Commentary on : New-Onset Atrial Fibrillation Predicts Long-Term Mortality After Coronary
Artery Bypass Graft by El-chami et.al
Giovanni Filardo, PhD, MPH1,2,3,4
1Institute for Health Care Research and Improvement, Baylor Research Institute, Dallas, TX.2Department of Infectious Diseases, University of Louisville, Louisville, KY.3Department of Epidemiology, University of North Texas Health Science Center School of Public Health, Fort Worth, TX.4Department of Statistical Science, Southern Methodist University, Dallas, TX.
Correspondence to: Giovanni Filardo, PhD, MPH, Institute for Health Care Research and Improvement, 8080 North Central Expressway, Suite 500, Dallas, TX 76206.

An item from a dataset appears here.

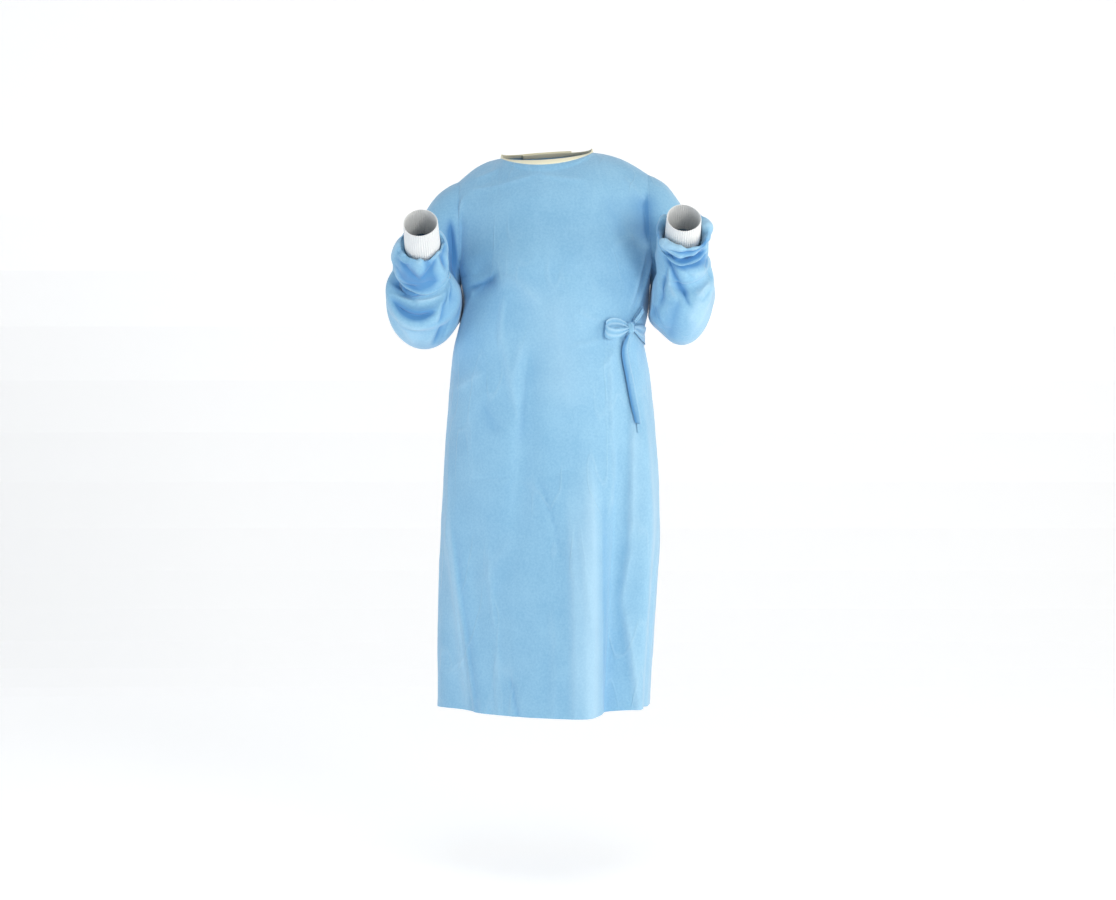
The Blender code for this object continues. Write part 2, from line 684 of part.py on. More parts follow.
def folded_sleeve_point(side, at, angle):
    at, angle = np.broadcast_arrays(np.asarray(at, float), np.asarray(angle, float))
    base = sleeve_point(side, at, angle)
    around = sleeve_point(side, at, angle + 2) - sleeve_point(side, at, angle - 2)
    before, after = np.clip(at - 0.004, 0, 1), np.clip(at + 0.004, 0, 1)
    along = sleeve_point(side, after, angle) - sleeve_point(side, before, angle)
    off = normalized(np.cross(along, around)) * SIDES[side]
    lift, slide = np.zeros_like(at), np.zeros_like(at)
    for place, width, middle, spread, height, roll in SLEEVE_FOLDS[side]:
        off_middle = turned_off(angle, middle) / spread
        strength = np.exp(-(((at - place) / width) ** 2) - off_middle**2)
        lift = lift + height * strength
        slide = slide + roll * strength
    return base + off * lift[..., None] - normalized(along) * slide[..., None]


def make_sleeve(side):
    count = len(sleeve_rings(side))
    at = np.linspace(0, 1, count)[:, None]
    angle = np.linspace(0, 360, 2 * ROWS_ABOVE, endpoint=False)[None]
    grid = folded_sleeve_point(side, at, angle)
    grid[0] += np.array((SIDES[side] * SEAM_ROUND, 0, 0))
    cloth_object(f"sleeve_{side}", grid, gown_cloth, WALL, closed=True, flip=SIDES[side] > 0)


def make_cuff(side):
    wrist, forward, upward = forearm(side)
    turn = np.linspace(0, 2 * math.pi, CUFF_SIDES, endpoint=False)[:, None]
    around = upward * np.cos(turn) + np.array((SIDES[side], 0, 0)) * np.sin(turn)
    rows = []
    for share in np.linspace(0, 1, CUFF_ROWS):
        radius = CUFF_SEAM_RADIUS + (CUFF_MOUTH_RADIUS - CUFF_SEAM_RADIUS) * share
        rows.append(wrist + forward * CUFF_LENGTH * share + around * radius)
    cloth_object(f"cuff_{side}", np.array(rows), knit, KNIT_WALL, closed=True, flip=SIDES[side] > 0)


def neck_path():
    """Points of the neckline's seam and the way up from each, from one back layer round to the other."""
    shares = back_columns(np.array([1.0]))[0]
    to_over, to_under = BACK_COLUMNS[0], BACK_COLUMNS[0] + BACK_COLUMNS[1]
    corner = 0.5 - NECK_SHARE / 2
    under = [s for s in shares[: to_under + 1] if s > corner - 0.001][::-1]
    over = [s for s in shares[to_over:] if s < 1 - corner + 0.001][::-1]
    front = [a for a in np.linspace(1, -1, FRONT_COLUMNS + 1) if abs(a) < NECK_SHARE - 0.001]
    starts = [back_point(s, 1.0) for s in under] + [body_point("front", a, 1.0) for a in front]
    lower = [back_point(s, BELOW_NECK) for s in under]
    lower += [body_point("front", a, BELOW_NECK) for a in front]
    for share in over:
        lift = over_lift(share, np.array(1.0))
        starts.append(back_point(share, 1.0, lift))
        lower.append(back_point(share, BELOW_NECK, lift))
    starts, lower = np.array(starts), np.array(lower)
    return starts, normalized(starts - lower)


def make_binding():
    starts, ups = neck_path()
    smooth = ups.copy()
    for _ in range(3):
        smooth[1:-1] = normalized(smooth[:-2] + 2 * smooth[1:-1] + smooth[2:])
    rows = [starts + smooth * (SEAM_ROUND / 2 + BINDING_WIDTH * share) for share in (0.0, 0.5, 1.0)]
    rows = np.array(rows)[:, ::-1]
    cloth_object("neck_binding", rows, binding_tape, BINDING_WALL, offset=-0.6)


def ribbon(name, table, samples, wall_side=0.0):
    """A flat tie laid along rows of angle, height, distance off the cloth, width and twist."""
    rows = np.array(table, float)
    columns = ("at",) + RIBBON_COLUMNS
    keyed = np.column_stack([np.linspace(0, 1, len(rows)), rows])
    at = np.linspace(0, 1, samples)
    angle, z, out, width, twist = (smooth_read(keyed, columns, n, at) for n in RIBBON_COLUMNS)
    reach = np.linalg.norm(place_on_cloth(angle, z, out)[:, :2], axis=1)
    turn = np.radians(twist)
    grid = []
    for share in (0.5, 0.17, -0.17, -0.5):
        sideways, upward = width * share * np.cos(turn), width * share * np.sin(turn)
        grid.append(place_on_cloth(angle + np.degrees(sideways / reach), z + upward, out))
    cloth_object(name, np.array(grid), gown_cloth, WALL, offset=wall_side)


def make_knot():
    seat = place_on_cloth(KNOT_ANGLE, KNOT_Z, RIBBON_SEAT)
    off = normalized(place_on_cloth(KNOT_ANGLE, KNOT_Z, RIBBON_SEAT + KNOT_HALF[0]) - seat)
    shape = bmesh.new()
    bmesh.ops.create_uvsphere(shape, u_segments=14, v_segments=8, radius=1.0)
    bmesh.ops.scale(shape, verts=shape.verts, vec=KNOT_HALF)
    mesh = bpy.data.meshes.new("tie_knot")
    shape.to_mesh(mesh)
    shape.free()
    mesh.shade_smooth()
    mesh.materials.append(gown_cloth)
    piece = bpy.data.objects.new("tie_knot", mesh)
    gown.objects.link(piece)
    piece.location = seat + off * KNOT_HALF[0]
    piece.rotation_euler = (0, 0, math.atan2(off[1], off[0]))


def make_tab():
    shares = np.linspace(TAB_FROM, TAB_TO, 9)[None]
    top = 1 - TAB_DROP / UPPER_HEIGHT
    levels = np.linspace(top - TAB_HEIGHT / UPPER_HEIGHT, top, 4)[:, None]
    start, end = (free_edge("over", levels) + one for one in TAB_STEP)
    step = LAYER * smoothstep((shares - start) / (end - start))
    grid = back_point(shares, levels, TAB_OUT + step)
    cloth_object("neck_tab", grid, tab_tape, WALL, offset=1.0)


for old in list(bpy.data.objects):
    bpy.data.objects.remove(old)
gown = bpy.data.collections.new("surgical_gown")
bpy.context.scene.collection.children.link(gown)
gown_cloth = material("gown_cloth", (0.33, 0.60, 0.83), 0.75)
knit = material("cuff_knit", (0.88, 0.88, 0.88), 0.95)
binding_tape = material("binding_tape", (0.90, 0.88, 0.66), 0.85)
tab_tape = material("tab_tape", (0.62, 0.78, 0.90), 0.85)

make_front()
make_backs()
for each_side in SIDES:
    make_sleeve(each_side)
    make_cuff(each_side)
make_binding()
ribbon("waist_tie_strap", STRAP, 21, wall_side=1.0)
make_knot()
ribbon("tie_loop_front", FRONT_LOOP, 21)
ribbon("tie_loop_side", SIDE_LOOP, 21)
ribbon("tie_tail_front", FRONT_TAIL, 17)
ribbon("tie_tail_side", SIDE_TAIL, 17)
make_tab()
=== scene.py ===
"""A surgical gown of light blue nonwoven cloth, filled out the way it hangs when it is worn.

The wearer would face -Y, and +X is the wearer's left. Lengths are metres. Round the
body, 0 degrees is the front, 90 the wearer's left side and 180 the back.
"""

import math

import bmesh
import bpy
import numpy as np
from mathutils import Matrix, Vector, noise


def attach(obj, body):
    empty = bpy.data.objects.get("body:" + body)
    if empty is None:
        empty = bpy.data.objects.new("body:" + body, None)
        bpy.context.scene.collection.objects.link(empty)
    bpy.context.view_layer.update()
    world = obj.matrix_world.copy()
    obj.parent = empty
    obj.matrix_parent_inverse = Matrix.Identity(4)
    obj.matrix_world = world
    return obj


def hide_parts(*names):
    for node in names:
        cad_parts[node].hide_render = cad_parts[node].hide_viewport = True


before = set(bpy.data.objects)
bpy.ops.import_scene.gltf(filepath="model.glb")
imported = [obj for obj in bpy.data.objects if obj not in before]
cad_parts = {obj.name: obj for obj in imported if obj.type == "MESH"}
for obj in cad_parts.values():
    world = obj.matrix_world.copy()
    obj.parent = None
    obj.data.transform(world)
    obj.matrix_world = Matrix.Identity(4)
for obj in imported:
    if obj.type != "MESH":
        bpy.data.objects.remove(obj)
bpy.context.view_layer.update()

# Cloth
SHEET = 0.0006  # thickness of the nonwoven sheet
CUFF_SHEET = 0.0014
TAB_SHEET = 0.0014
SEAM = 0.0003  # gap between two sewn edges
SEAM_ROUND = 0.0006  # the same where the cloth rolls over the shoulder
LAYER = 0.0036  # from one layer of the back to the next one over it

# Lengths down the body
HEM_Z = -1.185
ARMPIT_Z = -0.268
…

El-chami and colleagues.1 report that new-onset post-operative atrial fibrillation (AF) is associated with a significant reduction in long-term survival (adjusted hazard ratio: 1.21; 95% confidence interval: 1.12 to 1.32; follow-up: mean 6 years, range: 0 to 12.5 years) for patients undergoing isolated coronary artery bypass grafting (CABG). Moreover, the authors suggest that patients with new-onset post-CABG AF discharged on warfarin experienced reduced mortality during follow-up (adjusted HR: 0.78, 95% CI: 0.66 to 0.92) when compared to those who were not discharged on warfarin.
Early studies appear to indicate that new-onset post-operative AF is a transient event with little impact on short or long-term outcomes.2-4 However, more recent studies show atrial fibrillation, following CABG surgery, to be associated with both increased immediate complications and costs,5 as well as poorer long term outcomes.6-8 El-chami and colleagues’1 study provides further evidence regarding the detrimental effect of new-onset post-CABG AF on long-term survival, and more importantly, provides new data regarding the effectiveness of warfarin at discharge.
Current recommendations for management of post-cardiac surgery AF9,10 are based on the notion that post-operative new-onset AF is transient, of self-limited duration, and of minor impact on long term outcomes. Therefore, the current recommendations are not reflective of recent publications on this subject matter. The use of anticoagulant therapy, according to current recommendations, must be weighed against the potential risk of bleeding associated with recent major surgery,9 without regard to more current findings –findings, that implicate post-cardiac surgery new-onset AF, as a strong indicator of poorer long term outcomes. In this current context of uncertainty, El-chami and colleagues1 data provide critical motivation for developing new strategies for post-operative management. Their data stress: 1) that new-onset post-CABG AF (independent of the patient’s pre-operative risk profile) has a significant effect on survival; and 2) that among those patients who experience new-onset AF, those who were prescribed warfarin at discharge had improved survival. The positive findings regarding warfarin reported by El-chami et al.1 might however, suffer from possible intervention bias / selection bias (e.g. perhaps warfarin was prescribed to those patients who had better post-operative risk profiles –the statistical analysis was adjusted for pre-operative risk factors) and did not address continual use of warfarin during the follow-up period. However, these findings do emphasize the critical role played by in-hospital and post-discharge management of new-onset AF in improving long-term survival in CABG patients, and highlighted the critical need for further research in this field.
The increasing age and risk profile of the population undergoing CABG11 will result in increased incidence of new-onset post-operative AF. Reducing the burden of this serious and common post-operative adverse outcome has become a public health priority. Research, such as El-chami and colleagues’, that investigates the effectiveness of existent / new preventive and therapeutic strategies is critical for improving long-term outcomes for the over 125,000 people in the United States and more than 1.5 million people worldwide that undergo CABG12 each year.